UK wildlife continuing to decline according to State of Nature Report 2023

The UK, like most other countries worldwide, has seen significant loss of its plants, animals and fungi. The data from State of Nature cover, at most, 50 years but this follows on from centuries of habitat loss, development and persecution. As a result, the UK is now one of the most nature-depleted countries on Earth.
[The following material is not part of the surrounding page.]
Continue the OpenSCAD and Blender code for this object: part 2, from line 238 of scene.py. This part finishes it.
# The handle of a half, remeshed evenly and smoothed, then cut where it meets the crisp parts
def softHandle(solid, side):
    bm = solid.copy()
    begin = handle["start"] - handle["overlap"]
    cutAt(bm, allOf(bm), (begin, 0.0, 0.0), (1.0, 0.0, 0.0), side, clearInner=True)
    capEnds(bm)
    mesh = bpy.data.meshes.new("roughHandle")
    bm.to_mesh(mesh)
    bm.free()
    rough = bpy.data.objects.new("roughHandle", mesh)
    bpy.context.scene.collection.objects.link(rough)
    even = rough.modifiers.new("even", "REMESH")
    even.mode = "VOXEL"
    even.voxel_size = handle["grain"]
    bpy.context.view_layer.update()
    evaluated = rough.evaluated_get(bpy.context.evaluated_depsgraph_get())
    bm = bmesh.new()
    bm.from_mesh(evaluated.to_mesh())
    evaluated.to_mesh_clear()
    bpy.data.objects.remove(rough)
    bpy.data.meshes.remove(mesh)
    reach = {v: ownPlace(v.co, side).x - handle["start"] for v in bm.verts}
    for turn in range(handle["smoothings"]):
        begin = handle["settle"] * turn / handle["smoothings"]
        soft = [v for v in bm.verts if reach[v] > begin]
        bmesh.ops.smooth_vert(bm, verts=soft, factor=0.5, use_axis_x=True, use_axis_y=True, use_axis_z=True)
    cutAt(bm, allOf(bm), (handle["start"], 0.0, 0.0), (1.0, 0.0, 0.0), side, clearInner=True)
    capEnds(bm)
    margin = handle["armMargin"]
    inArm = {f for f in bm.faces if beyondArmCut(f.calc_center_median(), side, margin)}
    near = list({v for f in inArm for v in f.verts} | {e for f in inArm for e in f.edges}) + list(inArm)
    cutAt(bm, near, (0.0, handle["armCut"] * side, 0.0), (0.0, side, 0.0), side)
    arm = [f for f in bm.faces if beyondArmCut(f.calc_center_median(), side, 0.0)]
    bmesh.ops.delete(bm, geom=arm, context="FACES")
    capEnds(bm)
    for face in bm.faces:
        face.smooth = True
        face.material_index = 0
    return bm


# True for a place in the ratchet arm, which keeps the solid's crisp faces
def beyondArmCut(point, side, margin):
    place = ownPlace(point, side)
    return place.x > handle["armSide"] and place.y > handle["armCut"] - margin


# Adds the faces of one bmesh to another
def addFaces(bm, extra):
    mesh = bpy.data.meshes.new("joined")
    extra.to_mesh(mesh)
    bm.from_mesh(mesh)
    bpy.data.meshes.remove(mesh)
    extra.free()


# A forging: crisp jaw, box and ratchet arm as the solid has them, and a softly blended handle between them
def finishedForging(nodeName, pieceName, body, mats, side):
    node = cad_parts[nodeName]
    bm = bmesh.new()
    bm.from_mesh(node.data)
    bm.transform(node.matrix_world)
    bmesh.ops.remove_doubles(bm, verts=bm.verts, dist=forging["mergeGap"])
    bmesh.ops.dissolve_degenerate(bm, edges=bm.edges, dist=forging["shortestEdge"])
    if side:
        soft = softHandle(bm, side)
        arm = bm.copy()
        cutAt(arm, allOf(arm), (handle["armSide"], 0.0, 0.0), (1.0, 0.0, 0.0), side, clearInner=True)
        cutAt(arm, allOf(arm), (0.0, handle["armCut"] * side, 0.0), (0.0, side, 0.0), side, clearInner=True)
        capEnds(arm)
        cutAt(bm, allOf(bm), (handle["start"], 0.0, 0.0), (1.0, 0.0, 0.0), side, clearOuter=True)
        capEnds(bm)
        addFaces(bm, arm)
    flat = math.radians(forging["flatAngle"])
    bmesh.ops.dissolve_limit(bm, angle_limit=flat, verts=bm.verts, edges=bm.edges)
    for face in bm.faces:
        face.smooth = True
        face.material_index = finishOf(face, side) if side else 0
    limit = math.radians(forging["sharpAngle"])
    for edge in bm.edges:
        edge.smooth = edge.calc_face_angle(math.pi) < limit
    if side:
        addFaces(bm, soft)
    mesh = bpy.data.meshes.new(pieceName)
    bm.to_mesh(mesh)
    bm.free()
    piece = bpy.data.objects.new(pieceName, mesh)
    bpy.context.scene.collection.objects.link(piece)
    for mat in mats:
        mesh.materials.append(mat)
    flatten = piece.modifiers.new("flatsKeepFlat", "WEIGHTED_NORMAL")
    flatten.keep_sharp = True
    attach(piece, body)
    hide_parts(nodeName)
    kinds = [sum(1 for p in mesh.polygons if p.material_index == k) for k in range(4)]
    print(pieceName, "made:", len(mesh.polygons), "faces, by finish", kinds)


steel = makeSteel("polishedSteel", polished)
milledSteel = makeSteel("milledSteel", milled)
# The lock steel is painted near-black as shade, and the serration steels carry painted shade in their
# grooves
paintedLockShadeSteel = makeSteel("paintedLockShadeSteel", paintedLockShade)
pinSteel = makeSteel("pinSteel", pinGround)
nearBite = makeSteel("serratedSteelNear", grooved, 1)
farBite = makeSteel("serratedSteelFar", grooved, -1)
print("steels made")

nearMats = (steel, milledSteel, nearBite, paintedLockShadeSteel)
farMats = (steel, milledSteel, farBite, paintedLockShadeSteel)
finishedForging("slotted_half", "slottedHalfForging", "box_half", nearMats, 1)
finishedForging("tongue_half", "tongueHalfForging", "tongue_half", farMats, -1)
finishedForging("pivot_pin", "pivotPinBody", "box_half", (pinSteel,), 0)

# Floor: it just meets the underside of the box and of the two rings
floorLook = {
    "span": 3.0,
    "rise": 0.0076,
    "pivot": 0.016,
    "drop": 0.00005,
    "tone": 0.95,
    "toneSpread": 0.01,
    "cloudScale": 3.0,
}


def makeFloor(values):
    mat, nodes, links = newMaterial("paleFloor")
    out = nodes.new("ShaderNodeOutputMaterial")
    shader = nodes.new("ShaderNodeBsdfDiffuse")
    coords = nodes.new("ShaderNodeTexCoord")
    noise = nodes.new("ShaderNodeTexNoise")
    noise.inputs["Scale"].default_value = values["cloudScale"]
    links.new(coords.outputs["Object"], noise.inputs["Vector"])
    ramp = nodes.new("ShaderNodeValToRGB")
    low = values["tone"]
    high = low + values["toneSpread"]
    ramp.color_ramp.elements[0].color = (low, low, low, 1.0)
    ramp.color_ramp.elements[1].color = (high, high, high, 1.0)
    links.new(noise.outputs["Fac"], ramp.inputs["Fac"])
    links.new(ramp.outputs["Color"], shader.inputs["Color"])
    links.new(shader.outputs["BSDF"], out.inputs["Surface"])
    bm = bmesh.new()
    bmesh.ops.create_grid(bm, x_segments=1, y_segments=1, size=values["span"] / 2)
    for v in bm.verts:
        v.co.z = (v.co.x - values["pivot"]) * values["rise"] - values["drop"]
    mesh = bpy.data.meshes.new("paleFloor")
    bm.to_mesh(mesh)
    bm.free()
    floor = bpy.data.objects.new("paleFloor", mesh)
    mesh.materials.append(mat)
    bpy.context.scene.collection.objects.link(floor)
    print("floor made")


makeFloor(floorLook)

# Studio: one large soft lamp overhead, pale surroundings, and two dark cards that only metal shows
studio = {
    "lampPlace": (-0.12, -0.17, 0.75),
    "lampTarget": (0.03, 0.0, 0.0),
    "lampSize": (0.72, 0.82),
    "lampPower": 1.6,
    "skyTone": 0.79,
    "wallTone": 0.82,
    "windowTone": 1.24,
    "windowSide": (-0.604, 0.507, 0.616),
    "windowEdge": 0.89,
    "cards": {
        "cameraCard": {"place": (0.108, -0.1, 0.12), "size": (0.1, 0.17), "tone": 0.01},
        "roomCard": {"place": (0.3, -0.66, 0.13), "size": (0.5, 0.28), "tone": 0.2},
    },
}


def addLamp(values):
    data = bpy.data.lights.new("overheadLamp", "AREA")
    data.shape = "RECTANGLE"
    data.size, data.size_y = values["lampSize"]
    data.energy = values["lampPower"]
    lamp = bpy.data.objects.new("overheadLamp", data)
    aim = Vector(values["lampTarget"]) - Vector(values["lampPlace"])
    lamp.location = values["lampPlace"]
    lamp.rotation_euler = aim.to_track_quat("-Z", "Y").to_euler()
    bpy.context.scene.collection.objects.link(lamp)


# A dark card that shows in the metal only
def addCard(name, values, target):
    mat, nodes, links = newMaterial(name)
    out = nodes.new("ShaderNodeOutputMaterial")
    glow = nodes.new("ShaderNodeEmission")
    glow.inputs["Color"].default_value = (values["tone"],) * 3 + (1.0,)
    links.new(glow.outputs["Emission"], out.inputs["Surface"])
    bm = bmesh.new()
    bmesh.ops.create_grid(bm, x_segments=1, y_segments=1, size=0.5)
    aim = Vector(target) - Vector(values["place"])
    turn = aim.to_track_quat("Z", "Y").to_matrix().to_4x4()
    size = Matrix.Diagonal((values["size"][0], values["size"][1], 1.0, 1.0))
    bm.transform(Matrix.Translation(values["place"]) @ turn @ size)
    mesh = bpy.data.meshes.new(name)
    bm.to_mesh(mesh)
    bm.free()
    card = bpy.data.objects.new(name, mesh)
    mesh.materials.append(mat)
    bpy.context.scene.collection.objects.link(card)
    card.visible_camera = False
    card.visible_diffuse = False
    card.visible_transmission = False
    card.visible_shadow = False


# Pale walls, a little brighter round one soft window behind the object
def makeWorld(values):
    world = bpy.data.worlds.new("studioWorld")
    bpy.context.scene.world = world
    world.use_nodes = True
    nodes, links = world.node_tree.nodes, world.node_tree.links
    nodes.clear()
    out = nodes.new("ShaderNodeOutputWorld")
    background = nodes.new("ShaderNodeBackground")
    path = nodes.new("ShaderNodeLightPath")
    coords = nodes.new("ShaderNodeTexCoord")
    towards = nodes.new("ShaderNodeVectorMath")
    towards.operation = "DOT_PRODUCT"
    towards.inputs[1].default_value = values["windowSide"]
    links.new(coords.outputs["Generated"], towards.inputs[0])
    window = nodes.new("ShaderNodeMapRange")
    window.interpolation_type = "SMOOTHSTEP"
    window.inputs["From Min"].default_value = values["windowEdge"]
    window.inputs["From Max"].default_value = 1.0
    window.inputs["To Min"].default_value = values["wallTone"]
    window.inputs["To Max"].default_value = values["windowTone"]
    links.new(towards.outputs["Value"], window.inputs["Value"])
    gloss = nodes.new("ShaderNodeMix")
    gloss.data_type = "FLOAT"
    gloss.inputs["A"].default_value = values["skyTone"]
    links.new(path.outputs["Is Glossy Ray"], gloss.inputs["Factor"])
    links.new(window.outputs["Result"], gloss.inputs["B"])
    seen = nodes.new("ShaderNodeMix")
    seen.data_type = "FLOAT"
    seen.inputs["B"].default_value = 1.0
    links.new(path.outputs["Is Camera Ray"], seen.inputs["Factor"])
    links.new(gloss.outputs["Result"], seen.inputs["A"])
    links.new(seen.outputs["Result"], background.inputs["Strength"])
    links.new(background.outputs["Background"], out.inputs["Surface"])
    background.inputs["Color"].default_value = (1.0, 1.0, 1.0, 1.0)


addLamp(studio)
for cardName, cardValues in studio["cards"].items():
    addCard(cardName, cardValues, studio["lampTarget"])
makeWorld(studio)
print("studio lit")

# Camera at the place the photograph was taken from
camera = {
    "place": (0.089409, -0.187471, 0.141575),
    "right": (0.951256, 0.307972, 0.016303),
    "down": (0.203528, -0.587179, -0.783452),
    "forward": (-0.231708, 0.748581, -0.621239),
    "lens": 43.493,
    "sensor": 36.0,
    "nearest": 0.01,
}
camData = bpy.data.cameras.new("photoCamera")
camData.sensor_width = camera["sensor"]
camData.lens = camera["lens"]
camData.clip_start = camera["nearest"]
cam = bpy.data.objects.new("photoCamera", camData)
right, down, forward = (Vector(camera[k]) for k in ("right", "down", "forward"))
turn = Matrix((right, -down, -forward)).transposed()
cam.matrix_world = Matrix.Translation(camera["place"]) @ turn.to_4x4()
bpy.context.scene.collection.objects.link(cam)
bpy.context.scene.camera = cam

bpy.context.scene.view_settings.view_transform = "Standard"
The State of Nature report can be found at https://stateofnature.org.uk/wp-content/uploads/2023/09/TP25999-State-of-Nature-main-report_2023_FULL-DOC-v12.pdf and on the State of Nature partnership website https://stateofnature.org.uk/

Birds of prey are mentioned on page 28 in a section on Highly Pathogenic Avian Influenza (AI). The report states that more than 70 bird and mammal species have been affected by AI. The ongoing outbreak of Highly Pathogenic Avian Influenza (HPAI) is the most serious the UK has ever recorded. A particularly virulent form has been affecting bird populations in the UK since 2021. Over the winter of 2021/22, avian flu primarily affected overwintering geese, as well as swans and ducks, some birds of prey and domestic poultry. The breeding season of 2022 saw a much wider number of bird species affected, especially seabirds, and also a number of individuals of mammal species believed to have eaten infected birds.